### WRITTEN TASK
Quote exactly, and only, the lines from the one with "mm from the" down to the one with "low, high = Vector((1e9,)", both included.

[Begin]

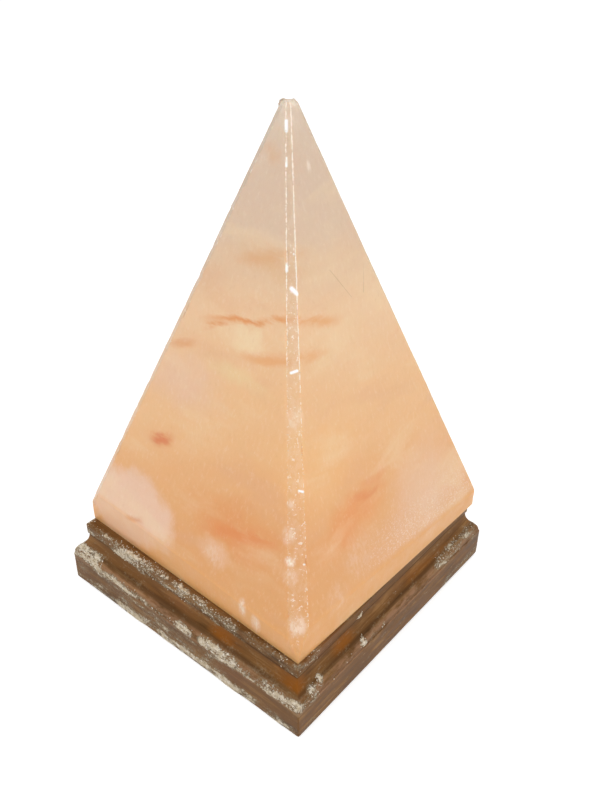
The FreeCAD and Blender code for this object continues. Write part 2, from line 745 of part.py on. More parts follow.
def wing_blade(name):
    """A sprung wing on the +X side: down and out to the bore, in to a waist, out to a tab."""
    half = "wing_thickness / 2"
    press = f"(sqrt((bore_radius - wing_gap) ^ 2 - (wing_width / 2) ^ 2) - {half})"
    way = [
        (HINGE_X, HINGE_LEVEL),
        (press, f"{HINGE_LEVEL} - wing_press"),
        (f"{press} - wing_waist", f"{HINGE_LEVEL} - wing_grip"),
        (f"{press} - wing_waist + wing_flare", f"{HINGE_LEVEL} - wing_length"),
    ]
    inside = [(f"{x} - {half}", level) for x, level in way]
    outside = [(f"{x} + {half}", level) for x, level in reversed(way)]
    outside[-1] += ("wing_thickness * 0.6", LEFT)
    return extruded(name, "XZ_Plane", inside + outside, "wing_width")


def build_wings():
    finished(wing_blade("wing_on_right"), "clip_wing_right")
    left = wing_blade("wing_on_left")
    left.Placement = Placement(Vector(), Rotation(Vector(0, 0, 1), FULL_TURN / 2))
    finished(left, "clip_wing_left")


# ---------------------------------------------------------------- bulb

def build_bulb_cap():
    finished(revolved("tip_dome", [
        ("0", BULB_LOW, "(tip_radius ^ 2 + (tip_height / 2) ^ 2) / tip_height", LEFT),
        ("tip_radius", f"{BULB_LOW} + tip_height / 2"),
        ("tip_radius", f"{BULB_LOW} + tip_height"),
        ("0", f"{BULB_LOW} + tip_height"),
    ]), "bulb_tip")
    finished(cone("vitrite_cone", "vitrite_radius", "cap_thread_radius", "vitrite_height", z=VITRITE_LOW),
             "bulb_vitrite")
    length = f"({SKIRT_TOP} - {CAP_LOW})"
    skirt = revolved("skirt_solid", [
        ("0", SKIRT_LOW),
        ("cap_thread_radius", SKIRT_LOW),
        ("cap_skirt_radius", f"{SKIRT_TOP} - cap_skirt_length / 3"),
        ("cap_skirt_radius", SKIRT_TOP),
        ("0", SKIRT_TOP),
    ])
    beads = thread_beads("cap_bead", "cap_thread_radius", CAP_LOW, "cap_thread_length")
    solid = fuse("cap_solid", cylinder("cap_thread", "cap_thread_radius", "cap_thread_length", z=CAP_LOW),
                 skirt, *beads)
    hollow = revolved("cap_hollow", [
        ("0", CAP_LOW),
        ("cap_thread_radius - cap_wall", CAP_LOW),
        ("cap_thread_radius - cap_wall", SKIRT_LOW),
        ("cap_skirt_radius - cap_wall", f"{SKIRT_TOP} - cap_skirt_length / 3"),
        ("cap_skirt_radius - cap_wall", f"{CAP_LOW} + {length}"),
        ("0", f"{CAP_LOW} + {length}"),
    ])
    finished(cut("cap_cut", solid, hollow), "bulb_cap")


def bulb_outline(inset, low):
    """The bulb's outline at a distance inside its outer surface, open to the axis at both ends."""
    shoulder_top = f"({GLASS_LOW} + glass_neck_length + glass_shoulder)"
    rise = "glass_shoulder"
    spread = f"(glass_radius - {GLASS_NECK})"
    radius = f"(({spread} ^ 2 + {rise} ^ 2) / (2 * {spread}) - {inset})"
    return [
        ("0", low),
        (f"{GLASS_NECK} - {inset}", low),
        (f"{GLASS_NECK} - {inset}", f"{GLASS_LOW} + glass_neck_length"),
        (f"glass_radius - {inset}", shoulder_top),
        (f"glass_radius - {inset}", f"{GLASS_TOP} - glass_radius", f"glass_radius - {inset}", LEFT),
        ("0", f"{GLASS_TOP} - {inset}"),
    ], radius


def build_bulb_glass():
    outside, shoulder_radius = bulb_outline("0", GLASS_LOW)
    outside[2] += (shoulder_radius, LEFT)
    inside, shoulder_radius = bulb_outline("glass_wall", GLASS_LOW)
    inside[2] += (shoulder_radius, LEFT)
    blown = cut("glass_cut", revolved("glass_outside", outside), revolved("glass_inside", inside))
    finished(blown, "bulb_glass")


def build_bulb_inside():
    flare = revolved("stem_flare", [
        ("0", GLASS_LOW),
        (f"{GLASS_NECK} - glass_wall", GLASS_LOW),
        (f"{GLASS_NECK} - glass_wall", f"{GLASS_LOW} + glass_wall"),
        ("stem_waist_radius", f"{GLASS_LOW} + stem_length / 3"),
        ("press_thickness / 2", f"{STEM_TOP} - press_height / 2"),
        ("0", f"{STEM_TOP} - press_height / 2"),
    ])
    press = centred_box("stem_press", "2 * lead_spread + press_thickness", "press_thickness",
                        (f"{STEM_TOP} - press_height", STEM_TOP))
    finished(fuse("stem_solid", flare, press), "bulb_stem")
    leads = [cylinder("lead", "wire_radius", "lead_length", f"{sign} * lead_spread", z=STEM_TOP)
             for sign in (-1, 1)]
    finished(group("lead_group", leads), "bulb_leads")
    supports = [cylinder("support", "wire_radius / 2", "lead_length", f"{sign} * lead_spread / 3", z=STEM_TOP)
                for sign in (-1, 1)]
    finished(group("support_group", supports), "bulb_supports")
    half_length = "(lead_spread + 2 * wire_radius)"
    finished(cylinder("filament_coil", "filament_radius", f"2 * {half_length}", f"-{half_length}",
                      z=f"{FILAMENT_LEVEL} + filament_radius", rotation=ALONG_X), "bulb_filament")


# ---------------------------------------------------------------- the lamp

def check_document():
    """Stop if any object failed to build or any sub-part isn't a sound solid."""
    for item in document.Objects:
        if {"Invalid", "Error"} & set(item.State):
            raise RuntimeError(f"{item.Name} ({item.Label}) failed: {item.State}")
    for item in subparts:
        shape = item.Shape
        if shape.isNull() or not shape.isValid() or not shape.Solids or shape.Volume <= 0:
            raise RuntimeError(f"{item.Label} is not a sound solid")


def export_subparts():
    os.makedirs("parts", exist_ok=True)
    for item in subparts:
        item.Shape.exportStep(f"parts/{item.Label}.step")
        print(f"{item.Label}: {len(item.Shape.Solids)} solids, {item.Shape.Volume / 1000:.3f} cm3")


build_wooden_base()
build_foot_pads()
build_block_screws()
build_wall_plugs()
build_salt()
build_holder_housing()
build_holder_core()
build_thread_sleeve()
build_contacts()
build_clip_collar()
build_collar_fasteners()
build_wings()
build_bulb_cap()
build_bulb_glass()
build_bulb_inside()
document.recompute()
check_document()
export_subparts()
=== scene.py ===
"""Salt crystal lamp: a ground pyramid of rock salt on a moulded wooden base.

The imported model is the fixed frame.  The salt block and the moulded base are built again
here as finer meshes in the same places, grains of salt are scattered over the wood and
along the salt's arrises, and every other solid of the frame keeps its shape and gets a
finish.  Sizes are in millimetres and become metres when a mesh is made.
"""

from __future__ import annotations

import itertools
import json
import logging
import math
from contextlib import contextmanager
from dataclasses import dataclass
from enum import Enum
from typing import Iterator, Sequence, Union

import bmesh
import bpy
import numpy as np
from mathutils import Matrix, Vector
from mathutils.kdtree import KDTree

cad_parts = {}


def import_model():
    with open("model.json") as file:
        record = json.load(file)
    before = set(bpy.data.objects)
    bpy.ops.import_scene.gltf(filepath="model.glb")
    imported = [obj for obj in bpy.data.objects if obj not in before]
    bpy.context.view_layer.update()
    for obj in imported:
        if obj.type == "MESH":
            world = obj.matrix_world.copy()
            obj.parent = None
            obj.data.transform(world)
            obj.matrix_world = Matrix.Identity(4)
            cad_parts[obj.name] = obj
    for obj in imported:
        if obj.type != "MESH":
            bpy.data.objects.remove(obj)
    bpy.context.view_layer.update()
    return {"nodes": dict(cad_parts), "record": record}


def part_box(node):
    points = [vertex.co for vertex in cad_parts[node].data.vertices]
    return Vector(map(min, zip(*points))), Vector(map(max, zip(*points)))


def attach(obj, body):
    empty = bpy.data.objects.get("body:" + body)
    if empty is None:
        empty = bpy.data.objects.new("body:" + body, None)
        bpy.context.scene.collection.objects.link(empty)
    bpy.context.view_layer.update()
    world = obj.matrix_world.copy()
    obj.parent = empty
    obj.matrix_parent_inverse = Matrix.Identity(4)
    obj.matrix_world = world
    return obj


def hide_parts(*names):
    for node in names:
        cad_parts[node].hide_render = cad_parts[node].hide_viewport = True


LOG = logging.getLogger("salt_lamp")

MM = 0.001
UP = (0, 0, 1)

Colour = tuple[float, float, float, float]
Place = tuple[float, float, float]
Socket = bpy.types.NodeSocket
Input = Union[float, Sequence[float], Socket]
Array = np.ndarray
Item = bpy.types.Object
Material = bpy.types.Material
Mesh = bpy.types.Mesh
Plane = tuple[Array, float]


class Body(Enum):
    """The body of the frame that the new pieces ride on."""

    LAMP = "lamp"


class Slot(Enum):
    """The record's material slots that the new pieces take their finish from."""

    SALT = "salt"
    WOOD = "wood"


def colour(text: str) -> Colour:
    """Turn a screen colour into a linear one.

    Args:
        text: six hexadecimal digits, as a screen shows the colour.

    Returns:
        Linear red, green and blue, and an alpha of 1.
    """
    parts = [int(text[start:start + 2], 16) / 255 for start in (0, 2, 4)]
    linear = [part / 12.92 if part <= 0.04045 else ((part + 0.055) / 1.055) ** 2.4 for part in parts]
    return (linear[0], linear[1], linear[2], 1.0)


# ---------------------------------------------------------------- meshes


@dataclass(frozen=True)
class LatticeNoise:
    """Smooth random values on a lattice, the same at every run."""

    seed: int
    table_size: int = 8192

    def at(self, points: Array, size: float, octaves: int = 1) -> Array:
        """Sample the noise.

        Args:
            points: an array of points, in millimetres.
            size: the lattice's pitch for the coarsest octave, in millimetres.
            octaves: how many finer layers are added, each half as strong as the one before.

        Returns:
            One value for each point, from about -1 to 1.
        """
        table = np.random.default_rng(self.seed).uniform(-1, 1, self.table_size)
        total, strength, weight_sum = np.zeros(len(points)), 1.0, 0.0
        for octave in range(octaves):
            scaled = points / (size / 2 ** octave) + 17.3 * octave
            cell = np.floor(scaled).astype(np.int64)
            part = scaled - cell
            part = part * part * (3 - 2 * part)
            layer = np.zeros(len(points))
            for corner in itertools.product((0, 1), repeat=3):
                weight = np.prod(np.where(np.array(corner), part, 1 - part), axis=1)
                index = ((cell + np.array(corner)) * (73856093, 19349663, 83492791)).sum(1)
                layer += weight * table[(index ^ (index >> 13)) % self.table_size]
            total += strength * layer
            weight_sum += strength
            strength /= 2
        return total / weight_sum


def smooth_step(values: Array, low: float, high: float) -> Array:
    """Rise smoothly from 0 at low to 1 at high."""
    part = np.clip((values - low) / (high - low), 0, 1)
    return part * part * (3 - 2 * part)


def new_object(name: str, data: bpy.types.ID) -> Item:
    """Link a mesh, a camera or a light to the scene as an object at the origin."""
    item = bpy.data.objects.new(name, data)
    bpy.context.scene.collection.objects.link(item)
    return item


def dress(item: Item, material: Material) -> None:
    """Give an object one material in place of any it has."""
    item.data.materials.clear()
    item.data.materials.append(material)


@contextmanager
def reshaped(mesh: Mesh) -> Iterator[bmesh.types.BMesh]:
    """Open a mesh for reshaping and write it back at the end."""
    shape = bmesh.new()
    shape.from_mesh(mesh)
    yield shape
    shape.to_mesh(mesh)
    shape.free()


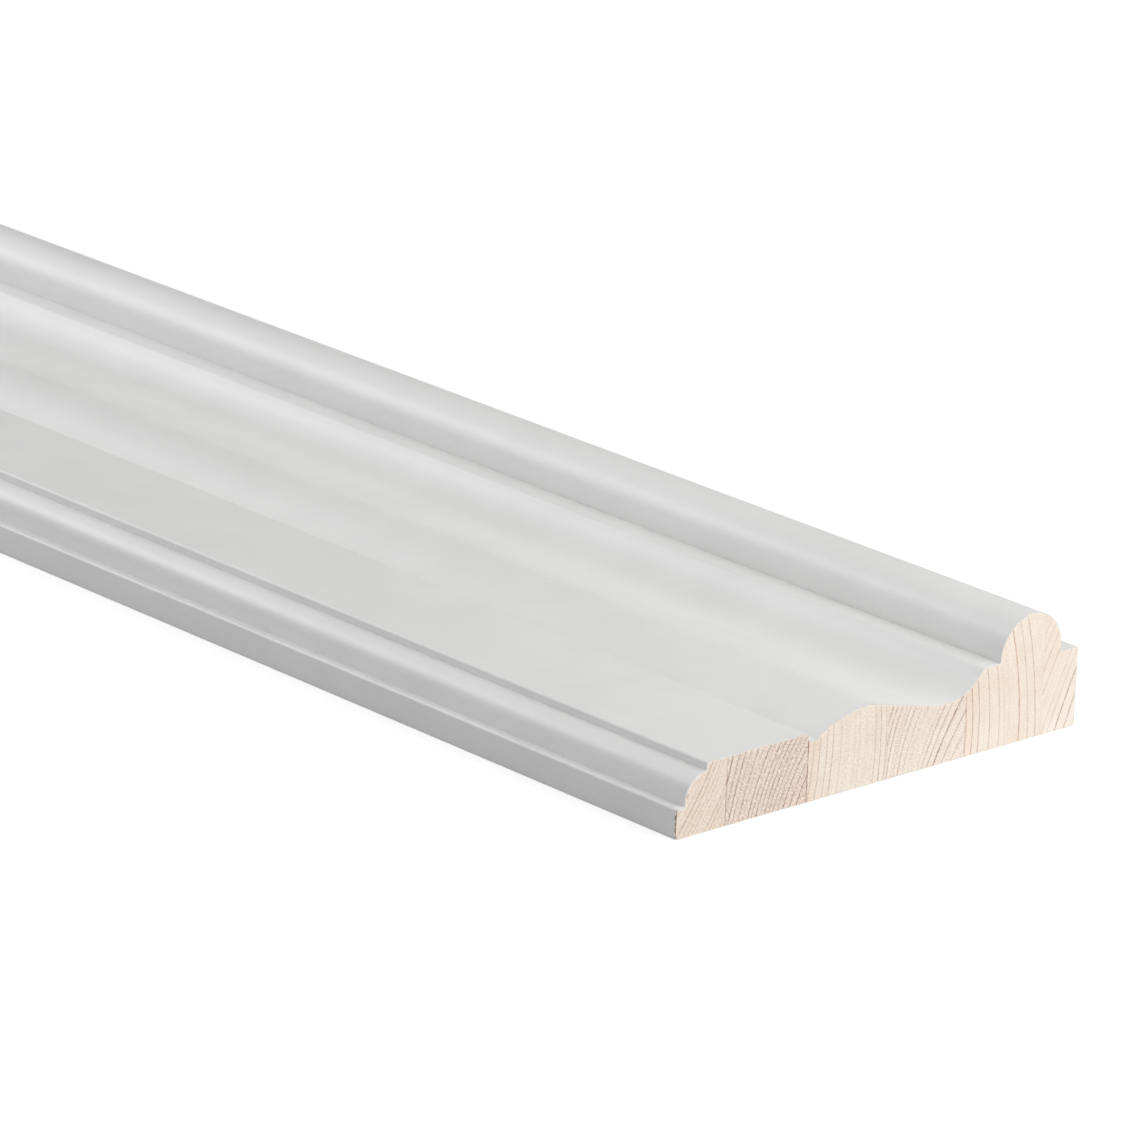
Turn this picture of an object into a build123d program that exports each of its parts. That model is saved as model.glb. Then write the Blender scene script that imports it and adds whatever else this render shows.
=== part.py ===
"""Primed pine moulding: a deep door surround, planed from a blank of laths glued edge to edge.

The section runs from a thin front edge to a thick back edge. In order it has a small ledge, an
ovolo, a step up to a flat, a quirk, an ogee, a cove, a fillet, a big half-round bead and a back
ledge. The outline is drawn from its thin edge, width along X and height along Y of the sketch,
and every member takes its place from the one before it.

Frame: origin on the flat back at the middle of the length and width, +X along the length to the
near sawn end, +Y from the thin edge to the thick edge, +Z up through the thickness. Millimetres.
"""

from build123d import *
from math import asin, atan2, degrees, floor, hypot, sqrt
import os

LENGTH = 2440.0

# The front: a thin edge, a narrow ledge on top of it, and a quarter round that ends in a step.
FRONT_EDGE_HEIGHT = 7.05
LEDGE_WIDTH = 2.4
LEDGE_RISE = 1.05
OVOLO_RADIUS = 5.9
STEP_HEIGHT = 1.9
FLAT_WIDTH = 29.8

# The quirk is the sunk groove between the flat and the ogee.
QUIRK_WIDTH = 1.7
QUIRK_DEPTH = 2.4

# The ogee swells to a crest, runs down a straight slope and sinks into a broad hollow.
CREST_RUN = 15.8
CREST_RISE = 2.65
CREST_RADIUS = 12.0
OGEE_RUN = 24.2
OGEE_DROP = 4.75
HOLLOW_RADIUS = 24.0

# The cove climbs from the hollow to the fillet, and the bead stands on the fillet.
COVE_RUN = 10.6
COVE_RISE = 5.8
COVE_EASING = 1.5
FILLET_WIDTH = 5.3
BEAD_RADIUS = 9.4
BEAD_CENTRE_RISE = 0.4
BACK_LEDGE_WIDTH = 5.5
BACK_LEDGE_DROP = 0.9

# Planed arrises are eased, and more so where the flat drops into the quirk and at the thick
# edge's foot on the flat back.
ARRIS = 0.6
QUIRK_ARRIS = 1.0
BACK_ARRIS = 1.2

# The laths of the blank, each planed to this width, and how far past the middle of the section
# the middle of the blank stands once both edges are trimmed.
LATH_WIDTH = 23.75
BLANK_SHIFT = 1.85

# Places along the width, from the thin edge.
ovolo_end = LEDGE_WIDTH + OVOLO_RADIUS
flat_end = ovolo_end + FLAT_WIDTH
quirk_end = flat_end + QUIRK_WIDTH
crest_place = quirk_end + CREST_RUN
hollow_place = crest_place + OGEE_RUN
cove_end = hollow_place + COVE_RUN
bead_centre = cove_end + FILLET_WIDTH + BEAD_RADIUS
WIDTH = bead_centre + BEAD_RADIUS + BACK_LEDGE_WIDTH

# Heights above the flat back.
ovolo_foot = FRONT_EDGE_HEIGHT + LEDGE_RISE
flat_height = ovolo_foot + OVOLO_RADIUS + STEP_HEIGHT
quirk_height = flat_height - QUIRK_DEPTH
crest_height = flat_height + CREST_RISE
hollow_height = crest_height - OGEE_DROP
fillet_height = hollow_height + COVE_RISE
bead_centre_height = fillet_height + BEAD_CENTRE_RISE
THICKNESS = bead_centre_height + BEAD_RADIUS
back_ledge_height = fillet_height - BACK_LEDGE_DROP

# The slope of the ogee is the straight line that touches the crest circle and the hollow circle.
radii = CREST_RADIUS + HOLLOW_RADIUS
centre_line = hypot(OGEE_RUN, radii - OGEE_DROP)
slope_length = sqrt(centre_line**2 - radii**2)
slope_angle = degrees(asin(radii / centre_line) - atan2(radii - OGEE_DROP, OGEE_RUN))


def bead_foot(height):
    """How far from the bead's centre line its round meets a surface at this height."""
    return sqrt(BEAD_RADIUS**2 - (bead_centre_height - height) ** 2)


with BuildSketch() as section:
    with BuildLine():
        front_edge = Line((0, 0), (0, FRONT_EDGE_HEIGHT))
        ledge = Line(front_edge @ 1, (LEDGE_WIDTH, FRONT_EDGE_HEIGHT))
        ledge_wall = Line(ledge @ 1, (LEDGE_WIDTH, ovolo_foot))
        ovolo = JernArc(ledge_wall @ 1, tangent=(0, 1), radius=OVOLO_RADIUS, arc_size=-90)
        step = Line(ovolo @ 1, (ovolo_end, flat_height))
        flat = Line(step @ 1, (flat_end, flat_height))
        quirk_wall = Line(flat @ 1, (flat_end, quirk_height))
        quirk = Line(quirk_wall @ 1, (quirk_end, quirk_height))
        swell = TangentArc((crest_place, crest_height), quirk @ 1, tangent=(-1, 0))
        crest = JernArc(swell @ 0, tangent=(1, 0), radius=CREST_RADIUS, arc_size=-slope_angle)
        slope = PolarLine(crest @ 1, slope_length, angle=-slope_angle)
        hollow = JernArc(slope @ 1, tangent=slope % 1, radius=HOLLOW_RADIUS, arc_size=slope_angle)
        cove = TangentArc(hollow @ 1, (cove_end, fillet_height), tangent=(1, 0))
        fillet_top = Line(cove @ 1, (bead_centre - bead_foot(fillet_height), fillet_height))
        bead = ThreePointArc(
            fillet_top @ 1,
            (bead_centre, THICKNESS),
            (bead_centre + bead_foot(back_ledge_height), back_ledge_height),
        )
        back_ledge = Line(bead @ 1, (WIDTH, back_ledge_height))
        back_edge = Line(back_ledge @ 1, (WIDTH, 0))
        Line(back_edge @ 1, front_edge @ 0)
    make_face()

    arrises = [front_edge @ 0, front_edge @ 1, flat @ 0, back_ledge @ 1]
    easings = [(corner, ARRIS) for corner in arrises]
    easings += [(flat @ 1, QUIRK_ARRIS), (cove @ 1, COVE_EASING), (back_edge @ 1, BACK_ARRIS)]
    for corner, radius in easings:
        fillet(section.vertices().sort_by_distance(corner)[0], radius)

# Glue joints stand one lath apart, evenly about the middle of the blank. There are as many as
# the section holds whole laths, so neither trimmed edge is left with a sliver.
joint_count = floor(WIDTH / LATH_WIDTH)
first_joint = WIDTH / 2 + BLANK_SHIFT - (joint_count - 1) / 2 * LATH_WIDTH
joints = [first_joint + number * LATH_WIDTH for number in range(joint_count)]
lath_edges = [0.0, *joints, WIDTH]

# The far sawn end, with the sketch's X across the width and its Y up.
far_end = Plane(origin=(-LENGTH / 2, -WIDTH / 2, 0), x_dir=(0, 1, 0), z_dir=(1, 0, 0))

os.makedirs("parts", exist_ok=True)

for number, (near_face, far_face) in enumerate(zip(lath_edges, lath_edges[1:]), start=1):
    with BuildPart() as lath:
        with BuildSketch(far_end):
            add(section.sketch)
            with Locations((near_face, 0)):
                Rectangle(
                    far_face - near_face,
                    THICKNESS,
                    align=(Align.MIN, Align.MIN),
                    mode=Mode.INTERSECT,
                )
        extrude(amount=LENGTH)
    lath.part.label = f"lath_{number}"
    export_step(lath.part, f"parts/lath_{number}.step")
    print(f"lath_{number}: {near_face:.2f} to {far_face:.2f} mm from the thin edge")

print(f"section {WIDTH:.2f} x {THICKNESS:.2f} mm, length {LENGTH:.0f} mm")
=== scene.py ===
"""Looks of the primed pine moulding, a deep door surround planed from glued laths and sawn square.

X runs along the length to the near sawn end, Y from the thin edge to the thick edge and Z up from
the flat back. Sizes are in millimetres, as a joiner gives them, and turn to metres in the meshes.
"""

from math import asin, atan2, ceil, cos, hypot, pi, radians, sin, sqrt

import bmesh
import bpy
import numpy as np
from mathutils import Matrix, Vector
from mathutils.geometry import delaunay_2d_cdt


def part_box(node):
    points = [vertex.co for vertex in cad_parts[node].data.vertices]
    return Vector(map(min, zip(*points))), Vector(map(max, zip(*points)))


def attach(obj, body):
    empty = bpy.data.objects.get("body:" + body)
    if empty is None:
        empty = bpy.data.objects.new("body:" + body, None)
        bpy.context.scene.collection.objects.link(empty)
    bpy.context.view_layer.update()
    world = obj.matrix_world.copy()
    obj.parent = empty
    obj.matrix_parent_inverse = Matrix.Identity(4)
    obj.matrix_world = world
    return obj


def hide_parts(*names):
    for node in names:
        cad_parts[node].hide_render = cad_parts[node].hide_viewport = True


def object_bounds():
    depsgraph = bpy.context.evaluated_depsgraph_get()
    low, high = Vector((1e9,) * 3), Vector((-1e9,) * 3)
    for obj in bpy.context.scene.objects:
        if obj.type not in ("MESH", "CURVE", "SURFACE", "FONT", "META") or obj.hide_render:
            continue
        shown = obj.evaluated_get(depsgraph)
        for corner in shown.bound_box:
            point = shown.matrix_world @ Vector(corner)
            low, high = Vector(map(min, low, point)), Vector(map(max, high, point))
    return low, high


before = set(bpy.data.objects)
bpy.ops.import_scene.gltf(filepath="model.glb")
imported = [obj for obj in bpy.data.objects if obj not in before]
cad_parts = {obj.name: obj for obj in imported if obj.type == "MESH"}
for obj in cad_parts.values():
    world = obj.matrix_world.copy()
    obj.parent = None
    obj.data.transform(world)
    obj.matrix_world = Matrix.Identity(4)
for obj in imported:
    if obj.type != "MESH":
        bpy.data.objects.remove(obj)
cad_low, cad_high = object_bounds()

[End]

### REPLY TO THE TASK
    print(f"lath_{number}: {near_face:.2f} to {far_face:.2f} mm from the thin edge")

print(f"section {WIDTH:.2f} x {THICKNESS:.2f} mm, length {LENGTH:.0f} mm")
=== scene.py ===
"""Looks of the primed pine moulding, a deep door surround planed from glued laths and sawn square.

X runs along the length to the near sawn end, Y from the thin edge to the thick edge and Z up from
the flat back. Sizes are in millimetres, as a joiner gives them, and turn to metres in the meshes.
"""

from math import asin, atan2, ceil, cos, hypot, pi, radians, sin, sqrt

import bmesh
import bpy
import numpy as np
from mathutils import Matrix, Vector
from mathutils.geometry import delaunay_2d_cdt


def part_box(node):
    points = [vertex.co for vertex in cad_parts[node].data.vertices]
    return Vector(map(min, zip(*points))), Vector(map(max, zip(*points)))


def attach(obj, body):
    empty = bpy.data.objects.get("body:" + body)
    if empty is None:
        empty = bpy.data.objects.new("body:" + body, None)
        bpy.context.scene.collection.objects.link(empty)
    bpy.context.view_layer.update()
    world = obj.matrix_world.copy()
    obj.parent = empty
    obj.matrix_parent_inverse = Matrix.Identity(4)
    obj.matrix_world = world
    return obj


def hide_parts(*names):
    for node in names:
        cad_parts[node].hide_render = cad_parts[node].hide_viewport = True


def object_bounds():
    depsgraph = bpy.context.evaluated_depsgraph_get()
    low, high = Vector((1e9,) * 3), Vector((-1e9,) * 3)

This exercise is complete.